### THE TASK
Copy exactly the lines from the one containing "obj.parent = None" through the one containing "TINY = 1e-6", both included, and nothing else.

****************************************

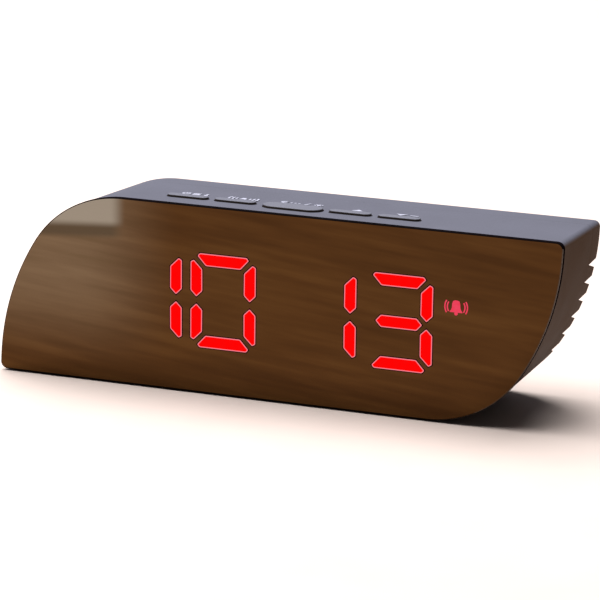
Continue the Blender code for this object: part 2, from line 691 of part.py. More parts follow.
def build_power(parent):
    """Cells, contacts, the power inlet and its board."""
    nub = 1.0
    body_end = CELL_LONG - nub
    for row in range(3):
        turn = 1 if row % 2 else -1
        profile = [(2.6, 0.0), (CELL_R - 0.4, 0.12), (CELL_R, 0.5), (CELL_R, body_end - 0.5),
                   (CELL_R - 0.5, body_end), (1.9, body_end + 0.02), (1.8, CELL_LONG)]
        start = -turn * CELL_LONG / 2 + turn * 0.9
        place = (start, CELL_Y, cell_z(row))
        along = [(radius, turn * level) for radius, level in profile]
        add_object(f"battery_{row + 1}", turned("cell", along, "X", 24), "battery_wrap",
                   place, parent)
    build_contact("battery_contact_positive", -1, None, 0, parent, tab_row=0)
    build_contact("battery_bridge_left", -1, 1, 2, parent)
    build_contact("battery_bridge_right", 1, 0, 1, parent)
    build_contact("battery_contact_negative", 1, 2, None, parent, tab_row=2)
    half_x = INLET_SIZE[0] / 2
    half_z = INLET_SIZE[1] / 2
    outer = inlet_outline(half_x, half_z)
    inner = inlet_outline(half_x - INLET_WALL, half_z - INLET_WALL)
    place = (INLET_X, 0, INLET_Z)
    jack = add_object("power_inlet", slab("jack", outer, INLET_Y[0], INLET_Y[1], "Y"), "steel",
                      place, parent)
    combine(jack, slab("mouth", inner, INLET_Y[0] + 0.5, INLET_Y[1] + 1, "Y"))
    tongue = block("tongue", (-2.3, 2.3), (INLET_Y[0] + 0.8, INLET_Y[1] - 0.9), (-0.1, 0.6))
    add_object("inlet_tongue", tongue, "black_plastic", place, parent)
    top = INLET_Z - half_z - GAP
    board = block("board", (34, 46), (9.5, 16.6), (top - 1.0, top))
    add_object("power_board", board, "circuit_board", parent=parent)


def inlet_outline(half_x, half_z):
    """The inlet's mouth: flat top, lower corners cut off at a slant."""
    return ((-half_x, half_z), (-half_x, -half_z * 0.2), (-half_x + half_z * 0.7, -half_z),
            (half_x - half_z * 0.7, -half_z), (half_x, -half_z * 0.2), (half_x, half_z))


def smooth_path(knots, steps=5):
    """Points on a Catmull-Rom curve through hand-placed knots."""
    pad = [knots[0]] + list(knots) + [knots[-1]]
    path = []
    for one in range(1, len(pad) - 2):
        a, b, c, d = (Vector(pad[one + shift]) for shift in (-1, 0, 1, 2))
        for step in range(steps):
            t = step / steps
            path.append(0.5 * (2 * b + (c - a) * t + (2 * a - 5 * b + 4 * c - d) * t * t
                               + (3 * b - a - 3 * c + d) * t ** 3))
    path.append(Vector(knots[-1]))
    return path


def build_wires(parent):
    end = CHIP_Y
    level = INLET_Z - INLET_SIZE[1] / 2 - GAP - 0.5
    low = cell_z(0)
    high = cell_z(2)
    routes = {
        "battery_lead_red": ("red_wire", ((-31, 7.7, low), (-33, 5, low + 1), (-31, -2, low + 2),
                                          (-26, -6, low + 2), (-24, end + 0.6, low + 2))),
        "battery_lead_black": ("black_wire", ((31, 7.7, high), (33, 5, high - 0.5),
                                              (30, -1, high - 1), (25, -6, high - 1),
                                              (23, end + 0.6, high - 1))),
        "power_lead_red": ("red_wire", ((37, 8.4, level), (37.5, 5, 22), (44, -2, 18.5),
                                        (46, -7, 17), (46, end + 0.6, 17))),
        "power_lead_black": ("black_wire", ((43, 8.4, level), (45, 5, 21), (50, -2, 16.5),
                                            (51, -7, 15), (51, end + 0.6, 15))),
    }
    for name, (finish, knots) in routes.items():
        line = tube_curve(name, smooth_path(knots), 0.6)
        add_object(name, line, finish, parent=parent)
    key_rear = FRONT + KEY_BOARD_DEPTH[1] + GAP
    middle = sum(KEY_BOARD_Z) / 2
    knots = ((0, key_rear, middle), (0, key_rear + 2.4, middle - 0.8), (0, key_rear + 2.6, 42.5),
             (0, key_rear - 1.0, 40.6), (0, end + 0.1, 40.4))
    path = smooth_path(knots, 3)
    rings = []
    for number, point in enumerate(path):
        ahead = path[min(number + 1, len(path) - 1)] - path[max(number - 1, 0)]
        across = Vector((0, -ahead.z, ahead.y)).normalized() * 0.35
        rings.append([(x, *(point + side * across).yz) for x, side in
                      ((-12, 1), (-4, 1), (-4, -1), (-12, -1))])
    add_object("button_ribbon", skin("button_ribbon", rings), "grey_wire", parent=parent)


def main():
    clear_scene()
    clock = bpy.data.objects.new("clock", None)
    bpy.context.collection.objects.link(clock)
    build_front(clock)
    build_case(clock)
    build_display(clock)
    build_keys(clock)
    build_cover(clock)
    build_door(clock)
    build_power(clock)
    build_wires(clock)


main()
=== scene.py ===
"""The looks of a digital alarm clock with a leaf-shaped bronze mirror front.

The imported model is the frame: its boxes give every place. Sizes below are in metres
(MM turns millimetres into metres). X is right, Y goes from the front to the rear, Z is up.
"""
from math import acos, cos, pi, radians, sin

import bpy
from mathutils import Matrix, Vector


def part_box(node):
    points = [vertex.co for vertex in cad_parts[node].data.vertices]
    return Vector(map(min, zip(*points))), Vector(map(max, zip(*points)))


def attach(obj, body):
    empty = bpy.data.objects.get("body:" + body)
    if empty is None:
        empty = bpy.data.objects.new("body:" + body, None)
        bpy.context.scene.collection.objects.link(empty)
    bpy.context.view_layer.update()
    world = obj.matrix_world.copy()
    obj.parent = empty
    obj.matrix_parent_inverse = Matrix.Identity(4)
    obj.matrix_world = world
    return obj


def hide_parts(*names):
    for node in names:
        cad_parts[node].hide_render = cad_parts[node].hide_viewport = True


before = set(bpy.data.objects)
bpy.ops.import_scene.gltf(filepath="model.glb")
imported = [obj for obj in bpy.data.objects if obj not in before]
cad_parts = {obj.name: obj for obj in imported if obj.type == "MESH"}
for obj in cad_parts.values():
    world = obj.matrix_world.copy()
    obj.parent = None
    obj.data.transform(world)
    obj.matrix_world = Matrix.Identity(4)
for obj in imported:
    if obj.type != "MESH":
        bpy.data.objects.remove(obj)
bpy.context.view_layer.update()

MM = 0.001
TINY = 1e-6          # two places closer than this are the same

# Outline of the clock, as on the CAD parts; the rear is narrower and lower than the front
PANEL_LOW, PANEL_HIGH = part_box("front_panel")
CASE_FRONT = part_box("main_housing")[0].y
DOOR_LOW, DOOR_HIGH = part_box("battery_door")
FRONT = PANEL_LOW.y
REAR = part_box("rear_cover")[1].y
FOOT_LIFT = PANEL_LOW.z
TOP = PANEL_HIGH.z
HALF_WIDTH = PANEL_HIGH.x
DEPTH = REAR - FRONT
COVER_FRONT = REAR - 8.0 * MM
ARC_SIDE_R = 72.0 * MM
ARC_TOP_R = 31.4 * MM
ARC_SPLIT = radians(58)
SMALL_CORNER = 2.0 * MM
SMALLEST_CORNER = 0.3 * MM
CORNER_STEPS = 6
REAR_LEFT = 79.6 / 82.5
REAR_RIGHT = 82.1 / 82.5
REAR_TOP_DROP = 2.2 * MM
SHELL_INSET = 0.2 * MM
WALL = 2.0 * MM
FRONT_WALL = 1.9 * MM
CASE_ROUND = 0.25 * MM
WINDOW_GAP = 0.3 * MM
SEAT_GAP = 0.25 * MM
FOOT_ROUND = 0.35 * MM
ARC_STEPS = 26

# Keys on the top, from left to right
KEYS = ("mode_button", "alarm_button", "snooze_button", "up_button", "down_button")
KEY_FLANGE = 0.9 * MM
KEY_RISE = 0.5 * MM
KEY_ROUND = 0.28 * MM
KEY_GAP = 0.5 * MM    # both sides together
SLOT_FLOOR = 48 * MM
SLOT_TALL = 10 * MM
FLANGE_THICK = 0.7 * MM
MARK_LINE = 0.55 * MM
MARK_BEHIND = 3.3 * MM
MARK_RIGHT = 0.5 * MM

# Lit display
DIGIT_X = (-36.41 * MM, -14.44 * MM, 14.93 * MM, 36.90 * MM)
DIGIT_Z = 27.0 * MM
TIME_SHOWN = ("bc", "abcdef", "bc", "abcdg")
ALARM_X = 53.15 * MM
ALARM_Z = 33.15 * MM
ALARM_TALL = 4.0 * MM
CLAPPER_R = 0.5 * MM
WAVE_LINE = 0.36 * MM
RIM = 0.26 * MM
SHADE_HALO = 0.25 * MM
SEGMENT_ROUND = 0.3 * MM
LIT_DEPTH = 0.09 * MM
PLATE_BACK = FRONT + LIT_DEPTH + 0.02 * MM
PLATE_FACE = FRONT + 0.004 * MM
SHADE_HALO_FACE = FRONT + 0.05 * MM
PANEL_INSET = 0.02 * MM
ARRIS = 0.28 * MM
ARRIS_HIGHLIGHT_TOP = TOP - 1.6 * MM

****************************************

### ANSWER TO THIS PROBLEM
    obj.parent = None
    obj.data.transform(world)
    obj.matrix_world = Matrix.Identity(4)
for obj in imported:
    if obj.type != "MESH":
        bpy.data.objects.remove(obj)
bpy.context.view_layer.update()

MM = 0.001
TINY = 1e-6          # two places closer than this are the same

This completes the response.